Потом зачастил вдруг в университет и в несколько дней написал рассказ, да еще с «фантастическим елементом».

Молодой ученый, обнаруживший таинственные, неведомые прежде явления в природе, пытается убедить в реальности своего открытия ученых скептиков, цепляющихся за догмы. Борьба с косностью обходится ему дорого — он сходит с ума, но доказывает свою правоту. И вывод: в науке не может быть нетерпимости, познание безгранично, нужно искать.

В минуту душевного смятения Гаршин сжег рассказ. И тут же пожалел: вещь была с настроением — такую заново не напишешь.

Зато осталась в живых маленькая сказочка про хвастливую лягушку-путешественницу — единственная детская из всех сказок Гаршина.

Первая статья из «Заметок о художественных выставках» да крохотная «Лягушка-путешественница» — вот и все, что создал писатель за последний год жизни. Многого он не успел.

Но Гаршин успевал, больной, измученный мрачными мыслями и предчувствиями, выполнять задания Общества для пособия нуждающимся литераторам и ученым, членом которого состоял. Он хлопотал о пособии госпоже Розановой — она ютится с тремя ребятами в маленькой комнате — и беспокоился о воспитании ее детей. Он отыскал у каких-то знакомых госпожу Лидтке — «все, что надето на ней… ей не принадлежит, равно как и пища, которою она поддерживает свое существование». Он отправился в ночлежку и, ползая по нарам, нашел там опустившегося «на дно» корреспондента «Петербургского листка» Железнова, чтобы хоть чем-нибудь помочь ему. Он написал письмо книгоиздателю Сытину, который без его ведома перепечатал «Красный цветок», и, «не желая никакого вознаграждения для себя лично», решительно потребовал, чтобы Сытин сделал пожертвование в пользу нуждающихся литераторов.

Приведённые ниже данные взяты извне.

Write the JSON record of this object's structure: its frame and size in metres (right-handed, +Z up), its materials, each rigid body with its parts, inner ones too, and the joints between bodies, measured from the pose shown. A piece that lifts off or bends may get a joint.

Гаршин не искал покоя, не оберегал себя от тяжелых впечатлений! Потому что это был Гаршин. Потому что для него любовь к людям вообще была еще и любовью к нищему старику журналисту Лебедеву, и ко вдове Ступишиной с сыном, находившейся «в весьма тяжелых обстоятельствах», и к безыменной проститутке, которую били агенты и дворники на ночной петербургской улице.